(Stored items)
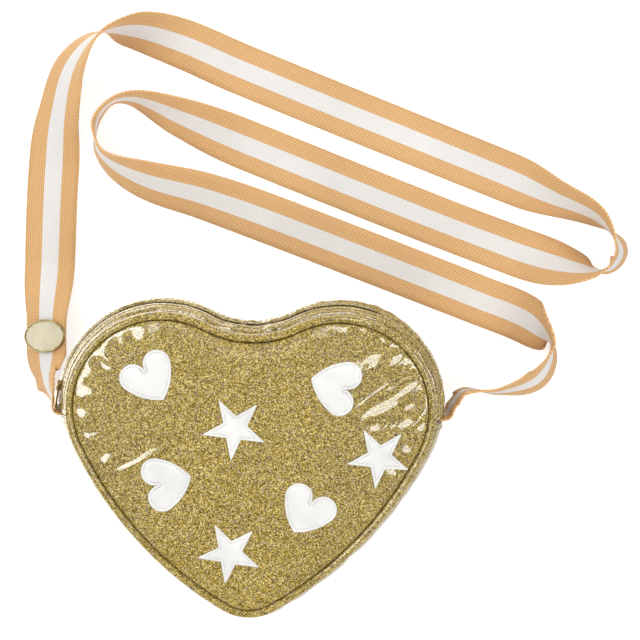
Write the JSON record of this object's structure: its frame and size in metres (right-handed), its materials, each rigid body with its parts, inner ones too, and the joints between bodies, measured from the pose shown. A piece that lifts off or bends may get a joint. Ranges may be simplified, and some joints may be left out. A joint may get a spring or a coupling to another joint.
{
  "type": "heart-shaped shoulder bag",
  "caption": "Heart-shaped zipped shoulder bag in gold glitter vinyl with white heart and star patches, a striped webbing strap and an oval badge.",
  "frame": {"origin": "middle of the back panel's rest face, on the line of symmetry, 58.5 mm above the centre of the heart's tip", "axes": "+X across the bag to the right lobe, +Y from the tip towards the lobes, +Z out of the front panel"},
  "size_m": [0.2972, 0.2954, 0.0484],
  "materials": {
    "glitter_vinyl": "clear gloss over gold glitter",
    "piping_vinyl": "clear gloss over gold glitter",
    "white_vinyl": "gloss",
    "webbing": "tan twill with a white middle stripe",
    "badge_face": "satin cream enamel",
    "badge_rim": "gold glitter",
    "lining_cloth": "plain weave",
    "foam": "felted foam",
    "filler_cord": "soft vinyl cord",
    "zip_tape": "woven tape",
    "zip_teeth": "nylon coil",
    "zip_metal": "antique"
  },
  "bodies": {
    "bag": {"front_panel": "glitter_vinyl", "front_foam": "foam", "front_lining": "lining_cloth", "back_panel": "glitter_vinyl", "back_foam": "foam", "back_lining": "lining_cloth", "front_piping": "piping_vinyl", "front_piping_cord": "filler_cord", "back_piping": "piping_vinyl", "back_piping_cord": "filler_cord", "front_seam_binding": "lining_cloth", "back_seam_binding": "lining_cloth", "lower_gusset": "glitter_vinyl", "zip_gusset_front": "glitter_vinyl", "zip_gusset_back": "glitter_vinyl", "lower_gusset_lining": "lining_cloth", "zip_gusset_lining": "lining_cloth", "zip_tape_front": "zip_tape", "zip_tape_back": "zip_tape", "zip_teeth_front": "zip_teeth", "zip_teeth_back": "zip_teeth", "zip_top_stops": "zip_metal", "zip_bottom_stop": "zip_metal", "heart_motif_1": "white_vinyl", "heart_motif_2": "white_vinyl", "heart_motif_3": "white_vinyl", "heart_motif_4": "white_vinyl", "star_motif_1": "white_vinyl", "star_motif_2": "white_vinyl", "star_motif_3": "white_vinyl", "shoulder_strap": "webbing", "strap_badge": "badge_face", "strap_badge_rim": "badge_rim"},
    "slider": {"zip_slider": "zip_metal"},
    "puller": {"zip_puller": "zip_metal"}
  },
  "joints": [
    {"name": "zip_travel", "type": "hinge", "parent": "bag", "child": "slider", "pos_m": [-0.0425, 0.0305, 0.031], "axis": [0, 0, -1], "range_deg": [0, 102]},
    {"name": "puller_swing", "type": "hinge", "parent": "slider", "child": "puller", "pos_m": [-0.09341, 0.03902, 0.03134], "axis": [-0.2578, 0.0431, -0.9652], "range_deg": [0, 170]}
  ]
}
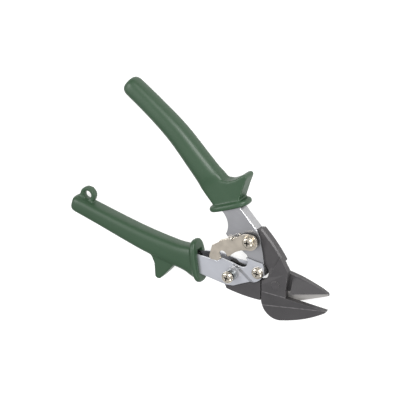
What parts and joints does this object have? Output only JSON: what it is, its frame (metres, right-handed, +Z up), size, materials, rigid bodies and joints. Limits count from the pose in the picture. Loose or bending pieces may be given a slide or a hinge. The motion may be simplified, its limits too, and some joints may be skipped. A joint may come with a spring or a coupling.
{
  "type": "aviation snips",
  "caption": "Compound-leverage sheet-metal snips with two pivoting blades, channel handles in moulded grips, a coil opening spring and a swinging latch.",
  "frame": {"origin": "centre of the bounding box's base, with the snips lying on their side", "axes": "+X forward along the tool from the grips to the jaw tips, +Y from the lower handle to the upper one, +Z up through the plates towards the latch side"},
  "size_m": [0.2554, 0.1496, 0.0241],
  "materials": {
    "blade_steel": "black oxide over a fine forged and ground surface, edges ground bright",
    "bolt_steel": "dark phosphated steel",
    "handle_steel": "satin nickel-plated pressed sheet",
    "nickel_plate": "warm bright nickel plate",
    "zinc_nut": "dull zinc plate",
    "bush_bronze": "plain bronze, oiled",
    "spring_steel": "drawn spring wire",
    "grip_plastic": "matt green moulded vinyl with a soft sheen"
  },
  "bodies": {
    "near_blade": {"lower_blade": "blade_steel", "pivot_bolt": "bolt_steel", "pivot_washer": "bolt_steel", "pivot_lock_nut": "bolt_steel"},
    "far_blade": {"upper_blade": "blade_steel"},
    "upper_handle": {"upper_channel": "handle_steel", "upper_grip": "grip_plastic", "upper_shank_bush": "bush_bronze", "latch_spacer": "nickel_plate", "latch_wave_washer": "nickel_plate", "latch_screw": "nickel_plate", "latch_lock_nut": "zinc_nut", "latch_spring": "spring_steel"},
    "latch": {"latch_plate": "nickel_plate"},
    "lower_handle": {"lower_channel": "handle_steel", "lower_grip": "grip_plastic", "lower_shank_bush": "bush_bronze", "latch_post": "nickel_plate", "shank_screw": "nickel_plate", "shank_lock_nut": "zinc_nut", "hinge_bush": "bush_bronze", "hinge_screw": "nickel_plate", "hinge_lock_nut": "zinc_nut", "opening_spring": "spring_steel"}
  },
  "joints": [
    {"name": "blade_pivot", "type": "hinge", "parent": "near_blade", "child": "far_blade", "pos_m": [0.07876, -0.00102, 0.0105], "axis": [0, 0, -1], "range_deg": [0, 17], "stiffness_Nm_per_rad": 1, "springref_deg": -22.92, "deforming": ["opening_spring"]},
    {"name": "upper_link", "type": "hinge", "parent": "near_blade", "child": "upper_handle", "pos_m": [0.04026, 0.01998, 0.0105], "axis": [0, 0, 1], "range_deg": [0, 6.7]},
    {"name": "lower_link", "type": "hinge", "parent": "far_blade", "child": "lower_handle", "pos_m": [0.04026, -0.02202, 0.0105], "axis": [0, 0, -1], "range_deg": [0, 6.7]},
    {"name": "latch_pivot", "type": "hinge", "parent": "upper_handle", "child": "latch", "pos_m": [0.04026, 0.01998, 0.0105], "axis": [0, 0, 1], "range_deg": [0, 12.9], "stiffness_Nm_per_rad": 0.03, "springref_deg": -17.19, "deforming": ["latch_spring"]}
  ],
  "couplings": [
    {"joint": "upper_link", "follows": "blade_pivot", "ratio": 0.3859},
    {"joint": "lower_link", "follows": "blade_pivot", "ratio": 0.3859}
  ]
}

## Exercise directions
Reproduce every record, matching each line exactly.

## Answer to the task
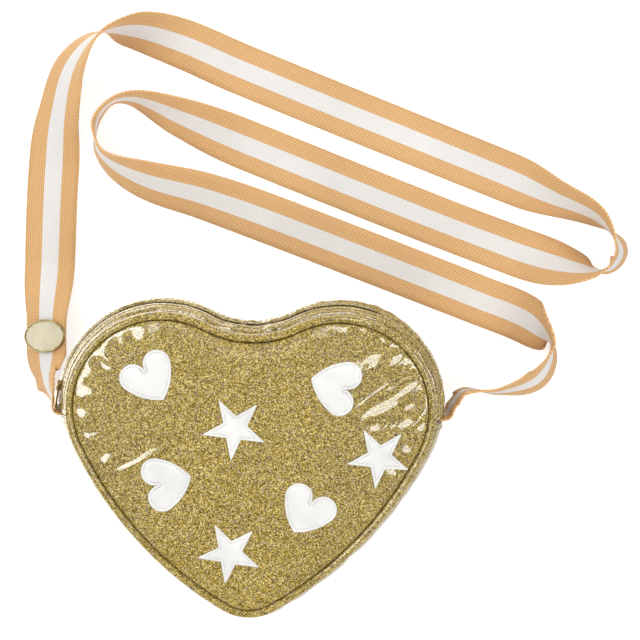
Write the JSON record of this object's structure: its frame and size in metres (right-handed), its materials, each rigid body with its parts, inner ones too, and the joints between bodies, measured from the pose shown. A piece that lifts off or bends may get a joint. Ranges may be simplified, and some joints may be left out. A joint may get a spring or a coupling to another joint.
{
  "type": "heart-shaped shoulder bag",
  "caption": "Heart-shaped zipped shoulder bag in gold glitter vinyl with white heart and star patches, a striped webbing strap and an oval badge.",
  "frame": {"origin": "middle of the back panel's rest face, on the line of symmetry, 58.5 mm above the centre of the heart's tip", "axes": "+X across the bag to the right lobe, +Y from the tip towards the lobes, +Z out of the front panel"},
  "size_m": [0.2972, 0.2954, 0.0484],
  "materials": {
    "glitter_vinyl": "clear gloss over gold glitter",
    "piping_vinyl": "clear gloss over gold glitter",
    "white_vinyl": "gloss",
    "webbing": "tan twill with a white middle stripe",
    "badge_face": "satin cream enamel",
    "badge_rim": "gold glitter",
    "lining_cloth": "plain weave",
    "foam": "felted foam",
    "filler_cord": "soft vinyl cord",
    "zip_tape": "woven tape",
    "zip_teeth": "nylon coil",
    "zip_metal": "antique"
  },
  "bodies": {
    "bag": {"front_panel": "glitter_vinyl", "front_foam": "foam", "front_lining": "lining_cloth", "back_panel": "glitter_vinyl", "back_foam": "foam", "back_lining": "lining_cloth", "front_piping": "piping_vinyl", "front_piping_cord": "filler_cord", "back_piping": "piping_vinyl", "back_piping_cord": "filler_cord", "front_seam_binding": "lining_cloth", "back_seam_binding": "lining_cloth", "lower_gusset": "glitter_vinyl", "zip_gusset_front": "glitter_vinyl", "zip_gusset_back": "glitter_vinyl", "lower_gusset_lining": "lining_cloth", "zip_gusset_lining": "lining_cloth", "zip_tape_front": "zip_tape", "zip_tape_back": "zip_tape", "zip_teeth_front": "zip_teeth", "zip_teeth_back": "zip_teeth", "zip_top_stops": "zip_metal", "zip_bottom_stop": "zip_metal", "heart_motif_1": "white_vinyl", "heart_motif_2": "white_vinyl", "heart_motif_3": "white_vinyl", "heart_motif_4": "white_vinyl", "star_motif_1": "white_vinyl", "star_motif_2": "white_vinyl", "star_motif_3": "white_vinyl", "shoulder_strap": "webbing", "strap_badge": "badge_face", "strap_badge_rim": "badge_rim"},
    "slider": {"zip_slider": "zip_metal"},
    "puller": {"zip_puller": "zip_metal"}
  },
  "joints": [
    {"name": "zip_travel", "type": "hinge", "parent": "bag", "child": "slider", "pos_m": [-0.0425, 0.0305, 0.031], "axis": [0, 0, -1], "range_deg": [0, 102]},
    {"name": "puller_swing", "type": "hinge", "parent": "slider", "child": "puller", "pos_m": [-0.09341, 0.03902, 0.03134], "axis": [-0.2578, 0.0431, -0.9652], "range_deg": [0, 170]}
  ]
}
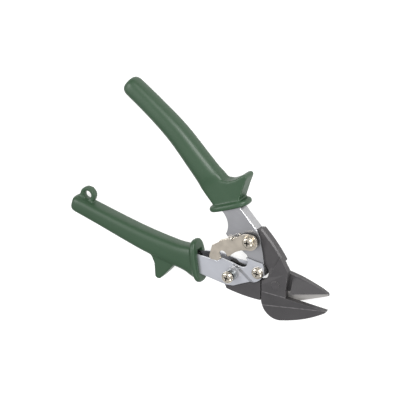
What parts and joints does this object have? Output only JSON: what it is, its frame (metres, right-handed, +Z up), size, materials, rigid bodies and joints. Limits count from the pose in the picture. Loose or bending pieces may be given a slide or a hinge. The motion may be simplified, its limits too, and some joints may be skipped. A joint may come with a spring or a coupling.
{
  "type": "aviation snips",
  "caption": "Compound-leverage sheet-metal snips with two pivoting blades, channel handles in moulded grips, a coil opening spring and a swinging latch.",
  "frame": {"origin": "centre of the bounding box's base, with the snips lying on their side", "axes": "+X forward along the tool from the grips to the jaw tips, +Y from the lower handle to the upper one, +Z up through the plates towards the latch side"},
  "size_m": [0.2554, 0.1496, 0.0241],
  "materials": {
    "blade_steel": "black oxide over a fine forged and ground surface, edges ground bright",
    "bolt_steel": "dark phosphated steel",
    "handle_steel": "satin nickel-plated pressed sheet",
    "nickel_plate": "warm bright nickel plate",
    "zinc_nut": "dull zinc plate",
    "bush_bronze": "plain bronze, oiled",
    "spring_steel": "drawn spring wire",
    "grip_plastic": "matt green moulded vinyl with a soft sheen"
  },
  "bodies": {
    "near_blade": {"lower_blade": "blade_steel", "pivot_bolt": "bolt_steel", "pivot_washer": "bolt_steel", "pivot_lock_nut": "bolt_steel"},
    "far_blade": {"upper_blade": "blade_steel"},
    "upper_handle": {"upper_channel": "handle_steel", "upper_grip": "grip_plastic", "upper_shank_bush": "bush_bronze", "latch_spacer": "nickel_plate", "latch_wave_washer": "nickel_plate", "latch_screw": "nickel_plate", "latch_lock_nut": "zinc_nut", "latch_spring": "spring_steel"},
    "latch": {"latch_plate": "nickel_plate"},
    "lower_handle": {"lower_channel": "handle_steel", "lower_grip": "grip_plastic", "lower_shank_bush": "bush_bronze", "latch_post": "nickel_plate", "shank_screw": "nickel_plate", "shank_lock_nut": "zinc_nut", "hinge_bush": "bush_bronze", "hinge_screw": "nickel_plate", "hinge_lock_nut": "zinc_nut", "opening_spring": "spring_steel"}
  },
  "joints": [
    {"name": "blade_pivot", "type": "hinge", "parent": "near_blade", "child": "far_blade", "pos_m": [0.07876, -0.00102, 0.0105], "axis": [0, 0, -1], "range_deg": [0, 17], "stiffness_Nm_per_rad": 1, "springref_deg": -22.92, "deforming": ["opening_spring"]},
    {"name": "upper_link", "type": "hinge", "parent": "near_blade", "child": "upper_handle", "pos_m": [0.04026, 0.01998, 0.0105], "axis": [0, 0, 1], "range_deg": [0, 6.7]},
    {"name": "lower_link", "type": "hinge", "parent": "far_blade", "child": "lower_handle", "pos_m": [0.04026, -0.02202, 0.0105], "axis": [0, 0, -1], "range_deg": [0, 6.7]},
    {"name": "latch_pivot", "type": "hinge", "parent": "upper_handle", "child": "latch", "pos_m": [0.04026, 0.01998, 0.0105], "axis": [0, 0, 1], "range_deg": [0, 12.9], "stiffness_Nm_per_rad": 0.03, "springref_deg": -17.19, "deforming": ["latch_spring"]}
  ],
  "couplings": [
    {"joint": "upper_link", "follows": "blade_pivot", "ratio": 0.3859},
    {"joint": "lower_link", "follows": "blade_pivot", "ratio": 0.3859}
  ]
}